**Provided material:**
--------------------
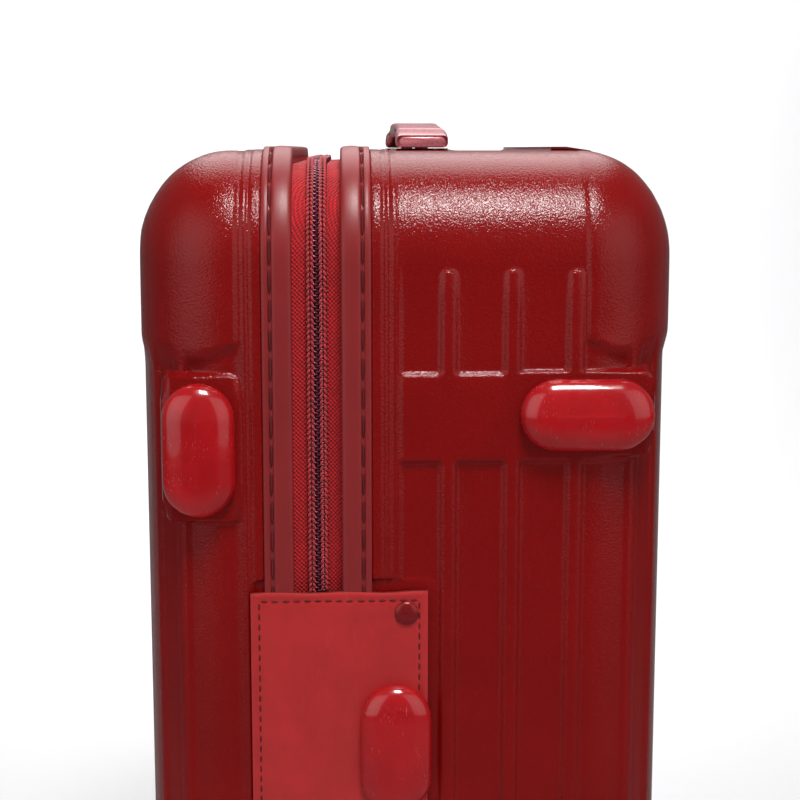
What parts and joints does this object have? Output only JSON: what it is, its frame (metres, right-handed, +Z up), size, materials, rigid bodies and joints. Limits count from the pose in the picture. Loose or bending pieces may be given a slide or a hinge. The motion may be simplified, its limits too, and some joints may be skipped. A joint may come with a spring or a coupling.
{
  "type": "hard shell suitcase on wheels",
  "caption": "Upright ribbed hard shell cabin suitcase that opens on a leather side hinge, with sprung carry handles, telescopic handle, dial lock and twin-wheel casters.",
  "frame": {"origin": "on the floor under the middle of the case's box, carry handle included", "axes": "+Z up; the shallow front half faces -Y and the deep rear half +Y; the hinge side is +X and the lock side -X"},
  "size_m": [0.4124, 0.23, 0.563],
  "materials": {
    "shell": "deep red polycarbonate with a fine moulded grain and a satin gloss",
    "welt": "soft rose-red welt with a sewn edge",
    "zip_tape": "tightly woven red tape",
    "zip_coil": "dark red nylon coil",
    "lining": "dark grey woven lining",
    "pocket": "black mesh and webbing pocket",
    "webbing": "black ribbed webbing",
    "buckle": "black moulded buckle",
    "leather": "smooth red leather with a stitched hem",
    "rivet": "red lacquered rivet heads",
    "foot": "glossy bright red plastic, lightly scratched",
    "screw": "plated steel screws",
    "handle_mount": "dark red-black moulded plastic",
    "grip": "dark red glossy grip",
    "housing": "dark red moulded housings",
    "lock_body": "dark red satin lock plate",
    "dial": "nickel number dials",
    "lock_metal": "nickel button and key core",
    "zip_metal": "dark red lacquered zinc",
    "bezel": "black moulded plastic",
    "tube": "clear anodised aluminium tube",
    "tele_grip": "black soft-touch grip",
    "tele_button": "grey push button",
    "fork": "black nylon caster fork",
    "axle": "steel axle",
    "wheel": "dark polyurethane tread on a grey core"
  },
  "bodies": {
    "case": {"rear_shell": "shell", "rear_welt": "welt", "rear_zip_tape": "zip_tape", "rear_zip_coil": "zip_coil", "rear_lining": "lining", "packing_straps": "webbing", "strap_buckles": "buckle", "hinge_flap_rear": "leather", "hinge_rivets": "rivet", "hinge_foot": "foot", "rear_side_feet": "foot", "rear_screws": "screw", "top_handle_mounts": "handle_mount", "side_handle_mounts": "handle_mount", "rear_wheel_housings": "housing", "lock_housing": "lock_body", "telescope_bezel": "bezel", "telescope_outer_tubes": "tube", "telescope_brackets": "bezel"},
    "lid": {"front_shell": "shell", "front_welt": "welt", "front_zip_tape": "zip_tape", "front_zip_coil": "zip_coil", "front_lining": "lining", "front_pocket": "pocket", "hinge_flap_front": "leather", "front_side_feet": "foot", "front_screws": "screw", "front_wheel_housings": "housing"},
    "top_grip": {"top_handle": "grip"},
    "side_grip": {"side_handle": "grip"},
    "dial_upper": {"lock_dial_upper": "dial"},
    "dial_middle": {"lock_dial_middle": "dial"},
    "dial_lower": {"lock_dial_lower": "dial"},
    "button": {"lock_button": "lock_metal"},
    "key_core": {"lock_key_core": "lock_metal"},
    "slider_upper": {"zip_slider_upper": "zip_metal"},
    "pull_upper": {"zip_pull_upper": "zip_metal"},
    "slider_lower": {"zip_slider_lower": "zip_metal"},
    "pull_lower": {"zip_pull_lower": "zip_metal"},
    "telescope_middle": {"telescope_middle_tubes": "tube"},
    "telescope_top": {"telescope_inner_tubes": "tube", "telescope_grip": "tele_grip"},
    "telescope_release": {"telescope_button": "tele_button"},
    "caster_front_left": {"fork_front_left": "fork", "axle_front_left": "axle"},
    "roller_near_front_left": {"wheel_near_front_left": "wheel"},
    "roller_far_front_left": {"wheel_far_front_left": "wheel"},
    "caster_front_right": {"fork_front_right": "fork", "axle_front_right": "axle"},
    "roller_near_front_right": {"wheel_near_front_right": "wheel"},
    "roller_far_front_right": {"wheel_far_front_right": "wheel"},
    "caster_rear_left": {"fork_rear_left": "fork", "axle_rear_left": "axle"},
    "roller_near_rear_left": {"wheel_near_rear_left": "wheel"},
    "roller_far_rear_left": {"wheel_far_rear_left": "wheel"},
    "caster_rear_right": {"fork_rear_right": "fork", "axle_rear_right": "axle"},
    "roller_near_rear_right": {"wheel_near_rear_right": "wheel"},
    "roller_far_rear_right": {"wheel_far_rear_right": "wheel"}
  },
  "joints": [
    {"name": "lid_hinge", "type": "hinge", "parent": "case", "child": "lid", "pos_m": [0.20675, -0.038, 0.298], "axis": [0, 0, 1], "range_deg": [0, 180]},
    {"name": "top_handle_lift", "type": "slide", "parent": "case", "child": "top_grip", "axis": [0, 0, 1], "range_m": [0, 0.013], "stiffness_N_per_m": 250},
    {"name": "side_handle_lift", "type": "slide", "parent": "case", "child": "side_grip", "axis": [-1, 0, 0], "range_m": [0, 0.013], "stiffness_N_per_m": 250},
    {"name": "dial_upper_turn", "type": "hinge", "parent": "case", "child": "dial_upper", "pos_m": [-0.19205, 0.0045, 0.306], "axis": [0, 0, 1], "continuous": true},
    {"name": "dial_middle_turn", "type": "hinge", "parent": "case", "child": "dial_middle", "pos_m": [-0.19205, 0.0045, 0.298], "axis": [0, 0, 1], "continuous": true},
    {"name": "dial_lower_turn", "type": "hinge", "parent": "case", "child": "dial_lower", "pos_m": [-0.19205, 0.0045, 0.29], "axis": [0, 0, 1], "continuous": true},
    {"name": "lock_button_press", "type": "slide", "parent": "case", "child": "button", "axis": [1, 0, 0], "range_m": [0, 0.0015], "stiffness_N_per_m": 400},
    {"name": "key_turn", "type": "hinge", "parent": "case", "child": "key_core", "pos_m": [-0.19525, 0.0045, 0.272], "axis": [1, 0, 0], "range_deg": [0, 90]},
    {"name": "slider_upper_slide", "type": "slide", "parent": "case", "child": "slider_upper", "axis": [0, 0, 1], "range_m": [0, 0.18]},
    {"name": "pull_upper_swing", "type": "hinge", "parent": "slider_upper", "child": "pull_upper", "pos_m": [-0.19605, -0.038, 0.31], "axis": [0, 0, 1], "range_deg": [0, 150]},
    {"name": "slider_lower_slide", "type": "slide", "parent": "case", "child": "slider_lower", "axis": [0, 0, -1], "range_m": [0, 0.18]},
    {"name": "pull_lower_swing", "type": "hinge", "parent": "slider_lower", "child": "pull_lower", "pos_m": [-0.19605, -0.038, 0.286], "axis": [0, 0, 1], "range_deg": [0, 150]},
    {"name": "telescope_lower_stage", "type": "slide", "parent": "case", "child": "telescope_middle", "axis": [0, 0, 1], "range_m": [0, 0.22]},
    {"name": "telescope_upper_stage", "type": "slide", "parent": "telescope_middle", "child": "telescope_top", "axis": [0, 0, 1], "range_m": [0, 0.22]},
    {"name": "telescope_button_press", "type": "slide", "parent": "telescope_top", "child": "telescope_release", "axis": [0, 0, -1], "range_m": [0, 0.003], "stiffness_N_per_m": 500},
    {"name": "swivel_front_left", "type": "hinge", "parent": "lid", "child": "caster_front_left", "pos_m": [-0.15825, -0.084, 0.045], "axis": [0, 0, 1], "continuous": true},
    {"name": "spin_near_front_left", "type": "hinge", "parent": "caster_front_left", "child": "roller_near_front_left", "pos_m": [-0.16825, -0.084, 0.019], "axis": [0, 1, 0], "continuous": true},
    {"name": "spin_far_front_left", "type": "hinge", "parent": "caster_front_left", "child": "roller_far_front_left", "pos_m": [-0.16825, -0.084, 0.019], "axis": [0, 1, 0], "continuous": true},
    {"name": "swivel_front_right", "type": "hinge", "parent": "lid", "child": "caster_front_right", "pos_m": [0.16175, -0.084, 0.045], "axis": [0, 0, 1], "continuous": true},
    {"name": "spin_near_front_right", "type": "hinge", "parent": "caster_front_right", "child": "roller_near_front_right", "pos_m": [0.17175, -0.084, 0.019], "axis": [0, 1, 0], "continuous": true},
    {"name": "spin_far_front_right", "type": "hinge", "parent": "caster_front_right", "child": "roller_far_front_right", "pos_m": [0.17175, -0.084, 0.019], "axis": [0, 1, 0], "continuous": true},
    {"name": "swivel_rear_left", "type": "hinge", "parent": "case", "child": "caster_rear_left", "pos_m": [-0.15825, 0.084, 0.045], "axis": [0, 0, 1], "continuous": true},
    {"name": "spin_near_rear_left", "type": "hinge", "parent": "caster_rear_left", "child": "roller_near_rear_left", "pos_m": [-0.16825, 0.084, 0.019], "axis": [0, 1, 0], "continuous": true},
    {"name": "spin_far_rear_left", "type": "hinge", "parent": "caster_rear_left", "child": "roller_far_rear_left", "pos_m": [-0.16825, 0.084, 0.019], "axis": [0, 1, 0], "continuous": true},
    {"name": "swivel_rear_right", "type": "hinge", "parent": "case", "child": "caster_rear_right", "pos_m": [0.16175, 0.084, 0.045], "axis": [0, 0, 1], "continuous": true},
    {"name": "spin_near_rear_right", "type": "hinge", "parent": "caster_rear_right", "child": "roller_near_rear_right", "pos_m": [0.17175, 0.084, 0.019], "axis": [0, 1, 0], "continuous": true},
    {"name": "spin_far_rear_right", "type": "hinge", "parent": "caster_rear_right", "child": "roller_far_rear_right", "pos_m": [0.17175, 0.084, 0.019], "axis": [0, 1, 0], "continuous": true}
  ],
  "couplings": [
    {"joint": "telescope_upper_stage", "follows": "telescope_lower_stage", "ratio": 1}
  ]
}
--------------------
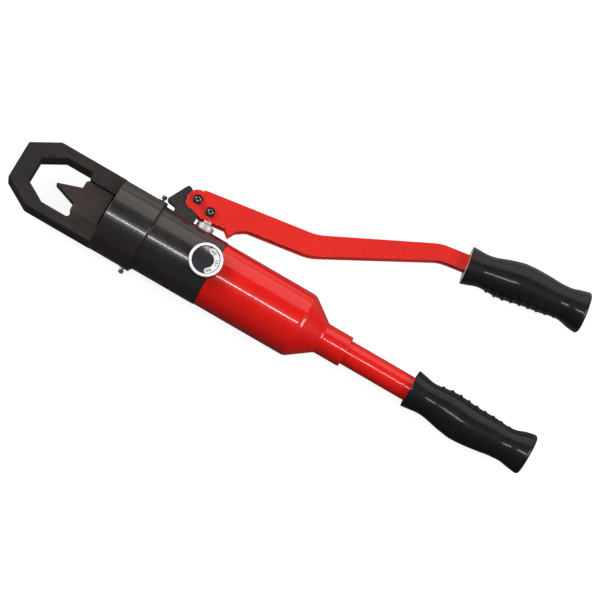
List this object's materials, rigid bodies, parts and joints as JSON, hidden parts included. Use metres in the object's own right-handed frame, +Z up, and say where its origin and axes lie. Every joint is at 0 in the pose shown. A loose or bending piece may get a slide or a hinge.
--------------------
**Given task:** Report the number of lines containing the string "bending" and add nothing to it.

**Solution for this task:** 2